(Records with modeling code)

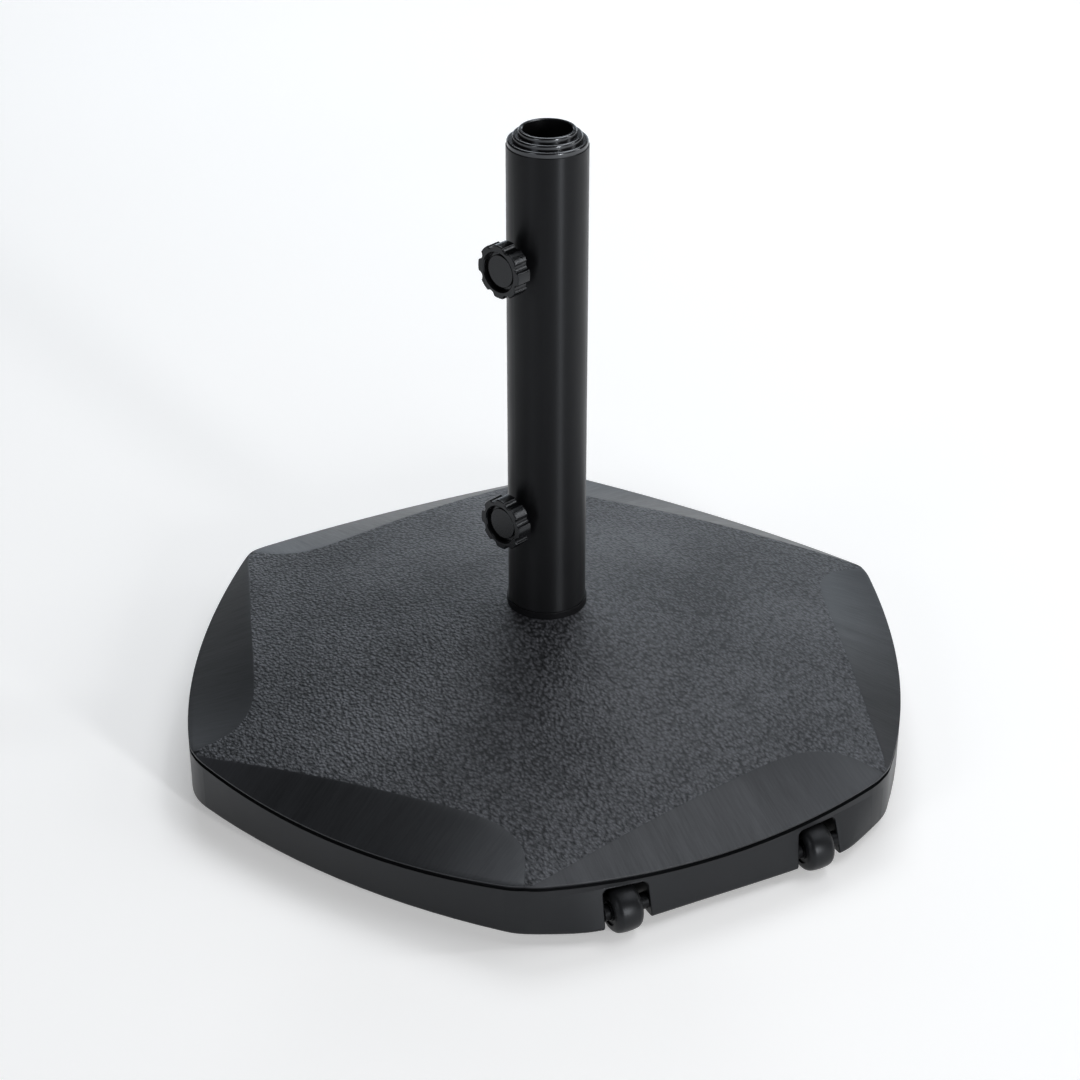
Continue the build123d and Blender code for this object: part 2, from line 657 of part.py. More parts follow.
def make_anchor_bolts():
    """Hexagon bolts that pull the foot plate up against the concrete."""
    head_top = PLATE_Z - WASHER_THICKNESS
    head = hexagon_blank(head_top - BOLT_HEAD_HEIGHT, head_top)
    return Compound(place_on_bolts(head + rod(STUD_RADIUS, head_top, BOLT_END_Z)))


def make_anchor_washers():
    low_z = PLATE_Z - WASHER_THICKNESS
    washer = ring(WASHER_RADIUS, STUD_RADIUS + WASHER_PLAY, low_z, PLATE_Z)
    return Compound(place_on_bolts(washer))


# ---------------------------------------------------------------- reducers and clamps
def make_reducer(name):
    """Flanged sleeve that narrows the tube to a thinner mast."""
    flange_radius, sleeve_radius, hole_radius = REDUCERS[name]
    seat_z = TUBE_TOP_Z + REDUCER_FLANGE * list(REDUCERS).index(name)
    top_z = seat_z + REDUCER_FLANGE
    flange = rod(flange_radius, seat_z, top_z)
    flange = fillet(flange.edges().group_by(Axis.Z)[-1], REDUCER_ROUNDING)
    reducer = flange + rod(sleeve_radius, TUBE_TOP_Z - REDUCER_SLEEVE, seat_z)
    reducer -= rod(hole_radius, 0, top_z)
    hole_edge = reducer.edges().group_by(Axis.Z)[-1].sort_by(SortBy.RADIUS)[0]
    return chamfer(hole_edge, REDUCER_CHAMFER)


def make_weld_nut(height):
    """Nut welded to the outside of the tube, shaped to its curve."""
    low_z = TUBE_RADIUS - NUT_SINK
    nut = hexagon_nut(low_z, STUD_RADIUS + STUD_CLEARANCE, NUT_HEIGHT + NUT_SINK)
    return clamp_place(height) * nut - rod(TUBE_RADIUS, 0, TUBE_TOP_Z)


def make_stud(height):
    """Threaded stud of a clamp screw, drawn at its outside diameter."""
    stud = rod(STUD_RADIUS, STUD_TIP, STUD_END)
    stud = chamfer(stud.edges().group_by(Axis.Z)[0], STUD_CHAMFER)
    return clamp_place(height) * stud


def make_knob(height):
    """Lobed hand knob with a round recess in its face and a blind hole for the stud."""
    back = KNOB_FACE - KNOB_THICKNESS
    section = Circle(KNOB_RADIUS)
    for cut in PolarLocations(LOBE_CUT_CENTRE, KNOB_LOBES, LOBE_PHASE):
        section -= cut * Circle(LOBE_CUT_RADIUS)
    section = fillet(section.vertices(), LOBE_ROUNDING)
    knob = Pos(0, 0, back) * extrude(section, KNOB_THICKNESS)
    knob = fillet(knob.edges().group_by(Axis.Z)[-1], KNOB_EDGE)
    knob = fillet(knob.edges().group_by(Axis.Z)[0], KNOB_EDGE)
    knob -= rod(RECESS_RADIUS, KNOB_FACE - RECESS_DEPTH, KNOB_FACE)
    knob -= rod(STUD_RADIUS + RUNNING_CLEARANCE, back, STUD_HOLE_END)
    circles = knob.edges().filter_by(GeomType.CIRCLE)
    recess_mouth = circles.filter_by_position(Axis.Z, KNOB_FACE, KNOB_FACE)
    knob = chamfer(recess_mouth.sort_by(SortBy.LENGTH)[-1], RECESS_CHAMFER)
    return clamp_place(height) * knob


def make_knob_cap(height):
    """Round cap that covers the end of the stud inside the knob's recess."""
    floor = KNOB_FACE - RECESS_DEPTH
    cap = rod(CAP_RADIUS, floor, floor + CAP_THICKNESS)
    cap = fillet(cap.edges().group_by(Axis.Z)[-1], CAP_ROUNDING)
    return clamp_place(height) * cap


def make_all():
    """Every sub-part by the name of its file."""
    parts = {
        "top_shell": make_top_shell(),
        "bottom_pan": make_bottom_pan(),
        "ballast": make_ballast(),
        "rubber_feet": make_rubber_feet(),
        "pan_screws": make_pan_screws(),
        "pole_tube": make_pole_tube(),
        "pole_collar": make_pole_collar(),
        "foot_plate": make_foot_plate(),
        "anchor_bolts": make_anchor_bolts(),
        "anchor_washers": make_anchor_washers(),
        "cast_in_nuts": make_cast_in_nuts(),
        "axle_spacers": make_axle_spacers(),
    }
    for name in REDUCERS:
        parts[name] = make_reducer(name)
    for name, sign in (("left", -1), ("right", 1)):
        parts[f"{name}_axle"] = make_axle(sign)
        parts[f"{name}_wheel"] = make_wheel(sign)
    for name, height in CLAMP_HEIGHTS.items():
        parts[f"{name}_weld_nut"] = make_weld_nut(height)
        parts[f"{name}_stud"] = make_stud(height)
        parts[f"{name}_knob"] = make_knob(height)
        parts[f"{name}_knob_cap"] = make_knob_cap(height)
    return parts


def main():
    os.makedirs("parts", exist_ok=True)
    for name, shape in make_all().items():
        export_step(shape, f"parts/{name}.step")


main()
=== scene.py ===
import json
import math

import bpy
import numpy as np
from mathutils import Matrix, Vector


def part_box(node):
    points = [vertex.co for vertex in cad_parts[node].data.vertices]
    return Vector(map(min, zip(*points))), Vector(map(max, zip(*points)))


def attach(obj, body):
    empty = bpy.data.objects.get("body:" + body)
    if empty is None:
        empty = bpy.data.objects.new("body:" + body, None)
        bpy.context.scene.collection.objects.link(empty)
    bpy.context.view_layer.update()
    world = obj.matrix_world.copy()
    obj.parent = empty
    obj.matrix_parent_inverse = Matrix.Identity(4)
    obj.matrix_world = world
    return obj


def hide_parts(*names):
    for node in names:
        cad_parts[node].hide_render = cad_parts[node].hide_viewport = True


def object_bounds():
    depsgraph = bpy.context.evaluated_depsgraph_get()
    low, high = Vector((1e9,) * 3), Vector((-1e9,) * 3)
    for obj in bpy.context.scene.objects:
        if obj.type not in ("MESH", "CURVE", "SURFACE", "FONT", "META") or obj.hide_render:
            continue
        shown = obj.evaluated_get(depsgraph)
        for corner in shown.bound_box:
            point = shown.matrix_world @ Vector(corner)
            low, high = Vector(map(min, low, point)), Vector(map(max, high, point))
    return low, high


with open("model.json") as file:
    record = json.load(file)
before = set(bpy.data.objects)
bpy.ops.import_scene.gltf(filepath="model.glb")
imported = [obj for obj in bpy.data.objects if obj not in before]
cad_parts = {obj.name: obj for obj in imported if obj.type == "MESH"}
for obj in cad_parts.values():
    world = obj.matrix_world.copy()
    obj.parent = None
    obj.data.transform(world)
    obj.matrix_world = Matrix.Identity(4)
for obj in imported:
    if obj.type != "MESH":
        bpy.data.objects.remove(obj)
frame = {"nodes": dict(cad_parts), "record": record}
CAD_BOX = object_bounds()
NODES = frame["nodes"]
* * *
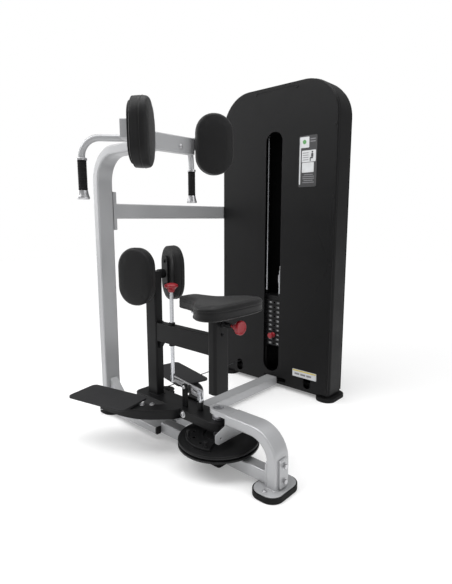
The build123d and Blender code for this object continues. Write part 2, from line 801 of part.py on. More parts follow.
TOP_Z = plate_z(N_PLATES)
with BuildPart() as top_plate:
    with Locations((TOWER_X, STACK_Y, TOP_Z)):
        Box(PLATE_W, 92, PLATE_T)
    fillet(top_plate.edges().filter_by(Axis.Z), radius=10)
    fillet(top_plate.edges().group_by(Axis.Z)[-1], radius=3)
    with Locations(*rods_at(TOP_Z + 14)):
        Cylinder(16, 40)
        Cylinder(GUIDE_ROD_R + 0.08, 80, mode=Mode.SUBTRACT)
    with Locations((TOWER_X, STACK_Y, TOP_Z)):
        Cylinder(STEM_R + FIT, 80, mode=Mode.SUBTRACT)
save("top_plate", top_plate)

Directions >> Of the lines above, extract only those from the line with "for name, height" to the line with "bpy.data.objects.remove(obj)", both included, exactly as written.

Written solution >>
    for name, height in CLAMP_HEIGHTS.items():
        parts[f"{name}_weld_nut"] = make_weld_nut(height)
        parts[f"{name}_stud"] = make_stud(height)
        parts[f"{name}_knob"] = make_knob(height)
        parts[f"{name}_knob_cap"] = make_knob_cap(height)
    return parts


def main():
    os.makedirs("parts", exist_ok=True)
    for name, shape in make_all().items():
        export_step(shape, f"parts/{name}.step")


main()
=== scene.py ===
import json
import math

import bpy
import numpy as np
from mathutils import Matrix, Vector


def part_box(node):
    points = [vertex.co for vertex in cad_parts[node].data.vertices]
    return Vector(map(min, zip(*points))), Vector(map(max, zip(*points)))


def attach(obj, body):
    empty = bpy.data.objects.get("body:" + body)
    if empty is None:
        empty = bpy.data.objects.new("body:" + body, None)
        bpy.context.scene.collection.objects.link(empty)
    bpy.context.view_layer.update()
    world = obj.matrix_world.copy()
    obj.parent = empty
    obj.matrix_parent_inverse = Matrix.Identity(4)
    obj.matrix_world = world
    return obj


def hide_parts(*names):
    for node in names:
        cad_parts[node].hide_render = cad_parts[node].hide_viewport = True


def object_bounds():
    depsgraph = bpy.context.evaluated_depsgraph_get()
    low, high = Vector((1e9,) * 3), Vector((-1e9,) * 3)
    for obj in bpy.context.scene.objects:
        if obj.type not in ("MESH", "CURVE", "SURFACE", "FONT", "META") or obj.hide_render:
            continue
        shown = obj.evaluated_get(depsgraph)
        for corner in shown.bound_box:
            point = shown.matrix_world @ Vector(corner)
            low, high = Vector(map(min, low, point)), Vector(map(max, high, point))
    return low, high


with open("model.json") as file:
    record = json.load(file)
before = set(bpy.data.objects)
bpy.ops.import_scene.gltf(filepath="model.glb")
imported = [obj for obj in bpy.data.objects if obj not in before]
cad_parts = {obj.name: obj for obj in imported if obj.type == "MESH"}
for obj in cad_parts.values():
    world = obj.matrix_world.copy()
    obj.parent = None
    obj.data.transform(world)
    obj.matrix_world = Matrix.Identity(4)
for obj in imported:
    if obj.type != "MESH":
        bpy.data.objects.remove(obj)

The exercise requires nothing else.